McCoy concedes that one reason why Class '40 remained in the barracks while Class '71 attempted several times to grab power is because their respective rosters had leaders whose persona matched the varied situations they were faced with. But he argues that more significantly, the two classes operated under different contexts and were handled by different political regimes, therefore undergoing different forms of "military socialization."

According to McCoy, the use of torture as a counter-insurgency measure played a large part in the adventurous psyche of Class '71. In a rather passionate account, McCoy cites specific instances and subsequent interviews with RAM leaders as proof of the latter's obsession with power. That they did not reject torture could be partly attributed to their plebe days when they were subjected to violence through hazing, McCoy says. Hazing is power in many ways, shared in a code of silence that bonds men for life.

In contrast, Class '40 as a whole "maintained a posture of professionalism" even as they agonized over the temptation of playing politics. The book gives an engaging narrative of how some PMA '40 members squabbled over promotion, courted legislators to advance their careers, and decided to quit the army altogether out of frustration with patronage politics.

It is clear that McCoy enjoyed greater access to Class '40 than he did Class '71. He admits as much in the book. His post-EDSA articles had been critical of RAM, and RAM being what it was then was discriminating in giving access to journalists and researchers.

At first glance, readers might even sense a damning sketch of Class '71 compared to a sober take on Class '40. But Closer Than Brothers is more than this; it gives a broader framework within which to view the military - its structure, its unwritten rules, its officers' imperfections. Talking about Class '40, McCoy accurately describes the everyday dilemma faced by military officers: "Their ingrained respect for civil supremacy dictated obedience.
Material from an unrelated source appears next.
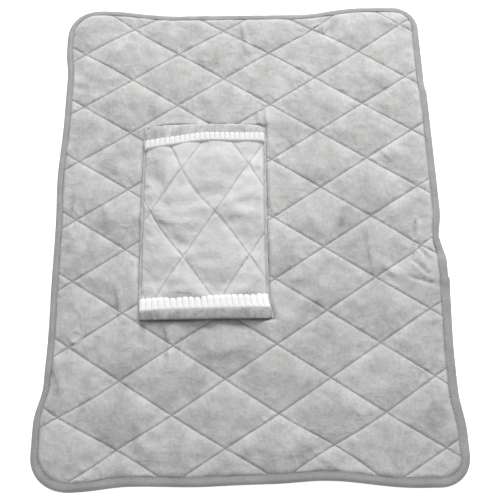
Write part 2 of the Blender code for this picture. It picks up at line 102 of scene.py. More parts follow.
class Finish:
    """One material. Its constants go straight on the shader's sockets, and its nodes come from node()."""

    def __init__(self, name, constants):
        self.material = bpy.data.materials.new(name)
        self.material.use_nodes = True
        self.tree = self.material.node_tree
        self.shader = self.tree.nodes["Principled BSDF"]
        for socket, value in constants.items():
            self.shader.inputs[socket].default_value = value

    def node(self, kind, settings=None, sockets=None, out=0):
        """A node of that kind. Settings are set first, then each socket gets its number, colour or link."""
        made = self.tree.nodes.new(kind)
        for key, value in (settings or {}).items():
            if key == "stops":
                while len(made.color_ramp.elements) < len(value):
                    made.color_ramp.elements.new(0.5)
                for element, (place, level) in zip(made.color_ramp.elements, value):
                    element.position = place
                    element.color = (level, level, level, 1)
            else:
                setattr(made, key, value)
        for key, value in (sockets or {}).items():
            if isinstance(value, Value):
                self.tree.links.new(value.socket, made.inputs[key])
            else:
                made.inputs[key].default_value = value
        return Value(self, made.outputs[out])

    def place(self, coordinates="Object", scale=(1, 1, 1)):
        """The piece's own coordinates in metres, stretched by a Mapping node."""
        source = self.node("ShaderNodeTexCoord", out=coordinates)
        return self.node("ShaderNodeMapping", None, {"Vector": source, "Scale": scale})

    def noise(self, where, scale, detail=2.0, roughness=0.5, distortion=0.0):
        return self.node("ShaderNodeTexNoise", None, {"Vector": where, "Scale": scale, "Detail": detail,
                                                      "Roughness": roughness, "Distortion": distortion})

    def ramp(self, share, *stops):
        """Grey levels at shares from 0 to 1, and straight between them."""
        return self.node("ShaderNodeValToRGB", {"stops": stops}, {"Fac": share})

    def blend(self, share, first, second):
        """A colour between the two, by share."""
        return self.node("ShaderNodeMix", {"data_type": "RGBA"}, {0: share, 6: first, 7: second}, out=2)

    def bump(self, height, distance, strength=1.0, under=None):
        sockets = {"Height": height, "Distance": distance, "Strength": strength}
        if under is not None:
            sockets["Normal"] = under
        return self.node("ShaderNodeBump", None, sockets)

    def feed(self, **links):
        """Links outputs to the shader: Base_Color stands for Base Color."""
        for socket, value in links.items():
            self.tree.links.new(value.socket, self.shader.inputs[socket.replace("_", " ")])
        return self


TABLE_HALF, TABLE_LEVEL = 4.0, -0.0006
table_finish = Finish("matt_table", {
    "Roughness": 0.9, "Emission Color": (1, 1, 1, 1), "Emission Strength": 0.62})
table_grain = table_finish.noise(table_finish.place(), 6.0)
table_finish.feed(Base_Color=table_finish.blend(table_grain, (0.90, 0.90, 0.90, 1), (0.93, 0.93, 0.93, 1)))
table_mesh = bpy.data.meshes.new("table")
table_corners = [(x * TABLE_HALF, y * TABLE_HALF, TABLE_LEVEL) for x, y in ((-1, -1), (1, -1), (1, 1), (-1, 1))]
table_mesh.from_pydata(table_corners, [], [(0, 1, 2, 3)])
table_mesh.materials.append(table_finish.material)
table = bpy.data.objects.new("table", table_mesh)
scene.collection.objects.link(table)

room = bpy.data.worlds.new("white_room")
room.use_nodes = True
room.node_tree.nodes["Background"].inputs["Color"].default_value = (1, 1, 1, 1)
room.node_tree.nodes["Background"].inputs["Strength"].default_value = 0.47
scene.world = room
scene.view_settings.view_transform = "Standard"
for lamp_name, lamp_place, lamp_size, lamp_watts in (
        ("head_softbox", (0.45, 1.95, 1.70), 1.2, 74.0),
        ("foot_softbox", (-1.10, -1.60, 2.60), 1.6, 8.0)):
    lamp_data = bpy.data.lights.new(lamp_name, "AREA")
    lamp_data.shape = "DISK"
    lamp_data.size = lamp_size
    lamp_data.energy = lamp_watts
    lamp = bpy.data.objects.new(lamp_name, lamp_data)
    towards_blanket = Vector(lamp_place).to_track_quat("Z", "Y").to_matrix().to_4x4()
    lamp.matrix_world = Matrix.Translation(lamp_place) @ towards_blanket
    scene.collection.objects.link(lamp)


# Quilt. Grey short-pile velvet over polyester wadding, backed with the same cloth and stitched through in
# diamonds 152 by 100 mm. The wadding swells between the stitch lines. It is one blanket, made as two pieces
# that meet under the pocket, because a fold line crosses each of them.
HALF_DIAMOND = np.array([0.0762, 0.050])
PHASE = (3.5, 6.84)  # half diamonds from a crossing of stitch lines to the blanket's middle, across and along
STEPS = 14  # steps of the net in half a diamond, so that its squares meet the stitch lines at their corners
GROOVE_LEVEL = 0.0092  # the height of the face at a stitch line
INSET = 0.005  # how far inside the blanket's edge the rim of its face and back runs, under the binding
BLOWING_STEPS = 20
SEAM_REACH = 0.025  # the distance from a stitch line that counts as 1 in the velvet's shading
FACE_X, FACE_Y = np.meshgrid((np.arange(-5, 104) / STEPS - PHASE[0]) * HALF_DIAMOND[0],
                             (np.arange(-13, 206) / STEPS - PHASE[1]) * HALF_DIAMOND[1])
HALF_WIDTH, HALF_LENGTH = FACE_X.max(), 0.3893


def ease(t):
    """0 below 0, 1 above 1, and 3t^2 - 2t^3 between."""
    t = np.clip(t, 0, 1)
    return t * t * (3 - 2 * t)


def swell(x, centre, width):
    """A bell: 1 at the centre, falling as exp(-(distance / width)^2)."""
    return np.exp(-((x - centre) / width) ** 2)


def right_edge(y):
    """The blanket's right edge: a gentle wave, with a notch drawn in above the lapped end of the binding."""
    notch = ease((0.018 - y) / 0.050) * ease((y + 0.060) / 0.026)
    wave = 0.0025 * swell(y, -0.095, 0.035) - 0.0030 * ease((-0.130 - y) / 0.090)
    wave = wave + 0.0065 * ease((-0.262 - y) / 0.060)
    return 0.3005 - 0.0028 * ease((y - 0.225) / 0.020) + wave - 0.0066 * notch


def left_edge(y):
    """The left edge's distance from the middle: straight, but wider at the foot and a little at the head."""
    wave = 0.0035 * swell(y, 0.085, 0.060) - 0.0015 * swell(y, -0.170, 0.050)
    return 0.3005 + wave + 0.0050 * ease((y - 0.270) / 0.050) + 0.0105 * ease((-0.245 - y) / 0.055)


def head_edge(x):
    """The head end bows in towards the middle."""
    return 0.387 + 0.0125 * (ease((-0.120 - x) / 0.130) + ease((x - 0.090) / 0.110))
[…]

Thus, separation of civilian politics from military power was not only the responsibility of the officer corps. Once civilian politicians saw partisan advantage in politicizing the military commanders faced strong pressure to compromise."

In many ways these PMA classes reflect much of what goes on in Philippine politics. The myth-making on Honasan, which McCoy harps on, is not RAM's monopoly; all rebel movements have their own myths. McCoy himself acknowledges the strength that can also be the weakness of his comparative study as a methodology: It is highly contextual.

But in the Philippines, context is probably all there is to it. Closer than Brothers should prompt a second look at military officers within the context of domineering civilian patrons - and a civilian milieu torn between embracing the good and rejecting the bad in the armed forces.